One hundred ‘rules’ for writing fiction: 27-31








More thoughts, instructions and reflections on writing fiction which I’ve collated over the years from interviews, articles, and festival appearances:

27. Be truthful to yourself, the content of your mind and imagination, your thought processes,  and your ‘voice’. Write what you’d love to read, what intrigues and engages you, not what you think you should be writing. (KOR).

28.  The reader is a friend, not an adversary, not a spectator. (Jonathan Franzen).

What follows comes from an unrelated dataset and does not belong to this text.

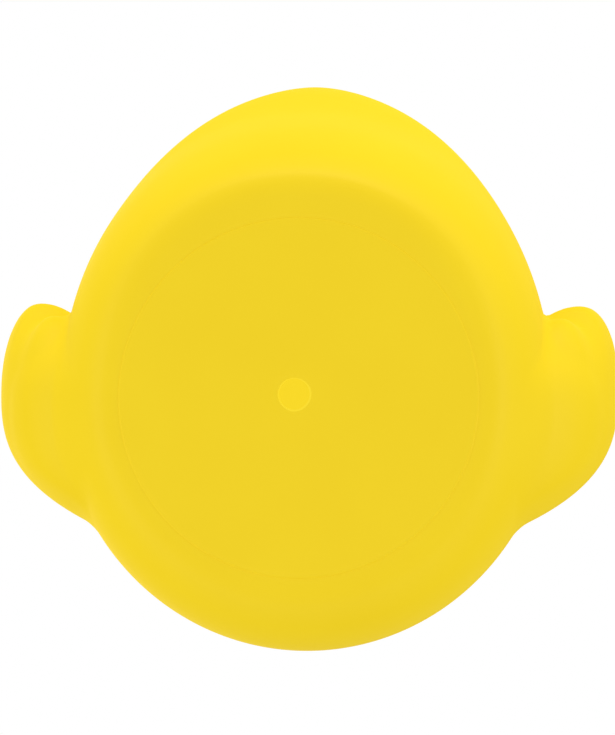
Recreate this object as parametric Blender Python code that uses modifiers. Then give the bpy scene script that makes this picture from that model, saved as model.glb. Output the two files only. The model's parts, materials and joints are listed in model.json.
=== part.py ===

29.  Have more humility. Remember you don’t know the limits of your own abilities. Successful or not, if you keep pushing beyond yourself, you will enrich your own life – and maybe even please a few strangers. (AL Kennedy).

30. If you get stuck, get away from your desk. Take a walk, take a bath, go to sleep, make a pie, draw, listen to ­music, meditate, exercise; whatever you do, don’t just stick there scowling at the problem. But don’t make telephone calls or go to a party; if you do, other people’s words will pour in where your lost words should be. Open a gap for them, create a space. Be patient. (Hilary Mantel).

31. The only end to writing is to enable the readers better to enjoy life, or better to endure it. (Samuel Johnson. A Free Enquiry, 1757).